Despite the downvotes, this is entirely accurate.

The privacy / data protection angle on TikTok is a red herring.

There are other ways China, or anyone else, including any one of us, can get their hands on vast amounts of personal data about anybody. It just costs more than operating a profitable social media platform.

All you need to do is flash a few bucks and talk nicely to a data broker, or Meta (remember Cambridge Analytica?) and there's nothing the US Government or you can do about it, because it's entirely legal. The minimal barriers that are in place to protect the data going into "wrong" hands are trivial to bypass.

And if that doesn't work, the next level up in difficulty is hack the same organizations. China has made an industry out of that.


this is not really the main concern. the real danger posed by TikTok is the ability to easily influence on a large scale.


I feel like it's important to include "the ability for China to easily [...]" since that's probably the top reason TikTok is affected by this and not others who are identically able to "easily influence on a large scale".


I don't get how more people don't realize this.

Yes, all domestic media has also been corrupted by various agencies that wish to psychologically manipulate the masses.

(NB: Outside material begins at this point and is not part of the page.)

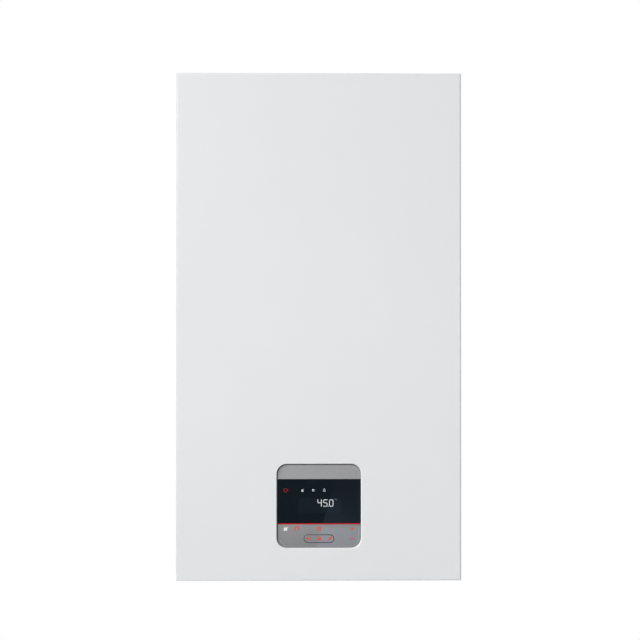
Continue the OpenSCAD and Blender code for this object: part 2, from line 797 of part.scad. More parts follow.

Some of this manipulation is to get you to buy things, while other wants to get you to think, act or vote a certain way.

The difference is that when a foreign adversary has the ability to do the same, it becomes a matter of national security. Allowing that adversary to also control the platform itself is beyond unsafe.

The tricky thing is that the US built these tools, and opened them up for everyone to use. This libertarian position is what will ultimately be its downfall. They can't just go and block access to these tools for everyone outside the US, or heavily regulate them, as it will cause an internal uproar, but that is what they must do in order to survive this war. China is in a much better position in this conflict since the government has total control over the media its citizens consume (barring the rampant use of VPNs, which they can shut down at any point). They have no external but massive internal influence.

I feel like everyone should watch this 1985 interview of an ex-KGB agent[1]. It's more relevant today than ever before, and explains the sociopolitical state of not just the US, but of many western countries as well.

[1]: https://www.youtube.com/watch?v=pOmXiapfCs8


> The difference is that when a foreign adversary has the ability to do the same, it becomes a matter of national security.

Can you understand how others might disagree with this assertion? It doesn't matter if a foreign adversary has the ability to say words. They're just words. Democracies run on words. If our society is going to fall apart because the Chinese say words, it's going to fall apart anyway.

Can you understand that many of us see state steering of narratives on the Internet as a fundamentally illegitimate activity for a government to be undertaking?


> Can you understand how others might disagree with this assertion?

I can understand it, but it doesn't make it any less true.

> It doesn't matter if a foreign adversary has the ability to say words.

It matters when those words cause internal social division to the point where it starts destabilizing the nation. This is what we've been seeing in the past decade+, particularly in the US. One of the effects of information warfare is confusion in the victim, where they're not even certain if they're under attack, let alone by whom.

> They're just words.

Words are never "just" words. They're powerful and in the Information Age they can be weaponized at a massive scale thanks to the global platforms the US pioneered.

> Democracies run on words. If our society is going to fall apart because the Chinese say words, it's going to fall apart anyway.

Perhaps. But not at the rate it's falling apart as the subject of these attacks.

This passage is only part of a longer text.